Guttadauro, incontrando mediatori e ambasciatori, chiede, in cambio di cospicui sostegni elettorali, che uomini di sua fiducia vengano candidati nello schieramento politico capeggiato da Cuffaro per le elezioni regionali. Non solo. Manifesta anche interesse che altri suoi uomini siano inseriti in posti di vertice di enti pubblici (enti ospedalieri) e di società a partecipazione regionale. Ora non ci vuole molto a capire che essendo uomo di fiducia di Bernardo Provenzano, le sue parole finivano con l'avere un peso specifico non indifferente. Le sue richieste, in altre parole, sarebbero andate a buon fine. Questa volta dunque le intercettazioni non rivelerebbero lo spaccato di un ambiente mafioso che si lascia prendere la mano dal millantato credito. In una città come Palermo, da due telefonate su tre intercettate, salta fuori il nome di qualche onorevole, qualche ministro, a salire a salire (e anche in questo caso la regola non viene smentita: «Berlusconi non può pensare solo a lui, ai suoi processi, deve risolvere anche i nostri problemi», dice, ad esempio, Guttadauro al presunto mafioso Enzo Cascina; considerazione sulla quale - ovviamente - in questo caso nessuna persona di buon senso può dissentire).…. Se in ognuno di questi casi, l'avviso di garanzia divenisse quasi obbligatorio, al Palazzo di giustizia dovrebbe essere assunto un esercito di amanuensi.
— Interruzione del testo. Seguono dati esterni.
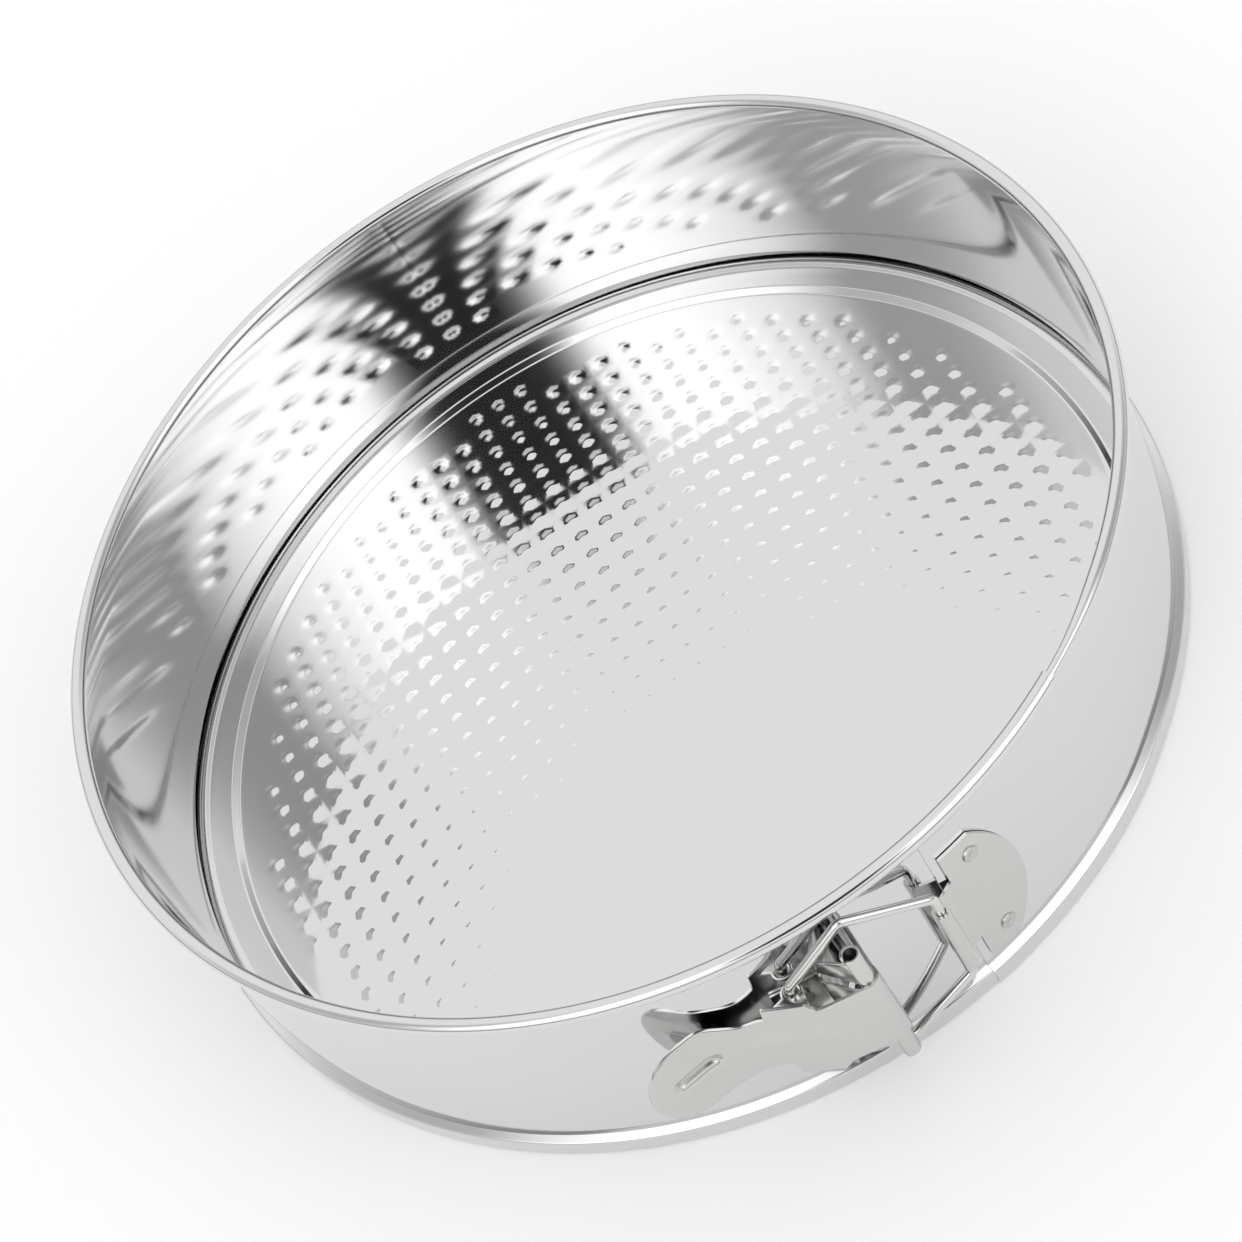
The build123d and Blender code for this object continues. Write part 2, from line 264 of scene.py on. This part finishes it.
def blank(name):
    """An empty node material with its object coordinates in millimetres."""
    material = bpy.data.materials.new(name)
    material.use_nodes = True
    tree = material.node_tree
    tree.nodes.clear()
    place = add(tree, "ShaderNodeTexCoord").outputs["Object"]
    mm = add(tree, "ShaderNodeVectorMath", {"operation": "SCALE"}, {0: place, "Scale": 1 / MM})
    return material, tree, mm.outputs[0]


def noise(tree, mm, size, detail=2.0, stretch=(1, 1, 1)):
    """Noise whose blotches are about size millimetres across."""
    at = add(tree, "ShaderNodeVectorMath", {"operation": "MULTIPLY"},
             {0: mm, 1: tuple(s / size for s in stretch)}).outputs[0]
    cloud = add(tree, "ShaderNodeTexNoise", {}, {"Vector": at, "Scale": 1.0, "Detail": detail})
    return cloud.outputs["Fac"]


def spread(tree, value, low, high, start=0.3, end=0.7):
    """Stretches a noise between two values."""
    return add(tree, "ShaderNodeMapRange", {}, {
        "Value": value, "From Min": start, "From Max": end, "To Min": low, "To Max": high}).outputs[0]


def metal(name, shade, rough, waviness, wave_size, grain=None, smudge=0.02):
    """Bare metal: long soft waves, faint smudges in the gloss, and a stretched grain if given."""
    material, tree, mm = blank(name)
    smudges = noise(tree, mm, SMUDGE_SIZE, 3.0)
    roughness = spread(tree, smudges, rough - smudge, rough + smudge)
    height = noise(tree, mm, wave_size, 1.0)
    normal = add(tree, "ShaderNodeBump", {}, {
        "Height": height, "Distance": waviness * MM, "Strength": 1.0}).outputs[0]
    if grain:
        size, depth, stretch = grain
        scratch = noise(tree, mm, size, 4.0, stretch)
        normal = add(tree, "ShaderNodeBump", {}, {
            "Height": scratch, "Distance": depth * MM, "Strength": 1.0, "Normal": normal}).outputs[0]
    shader = add(tree, "ShaderNodeBsdfPrincipled", {}, {
        "Base Color": linear(shade), "Metallic": 1.0, "Roughness": roughness, "Normal": normal})
    add(tree, "ShaderNodeOutputMaterial", {}, {"Surface": shader.outputs[0]})
    return material


# Tinplate: steel sheet with a bright flow-melted tin coat; mirrors softly, with slow waves.
TINPLATE = metal("bright_tinplate", "#dcdcdc", 0.06, 0.06, 45.0)
# The base is the same sheet, pressed, so its gloss is broken a little more.
PRESSED_TINPLATE = metal("pressed_tinplate", "#dcdcdc", 0.08, 0.03, 45.0)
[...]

Le intercettazioni che hanno condotto, nonostante tutte le prudenze alle quali abbiamo fatto riferimento, all' invio dell'avviso di garanzia a Cuffaro, sono le medesime che culminarono nel blitz del 6 dicembre. La parte che riguardava l'uomo politico, venne infatti "congelata" con richiesta ai carabinieri di altri accertamenti. E il seguito delle indagini non avrebbe aggiunto altro che già non si sapeva. Insomma: il ghiaccio adesso è stato rotto due volte. Meglio tardi che mai.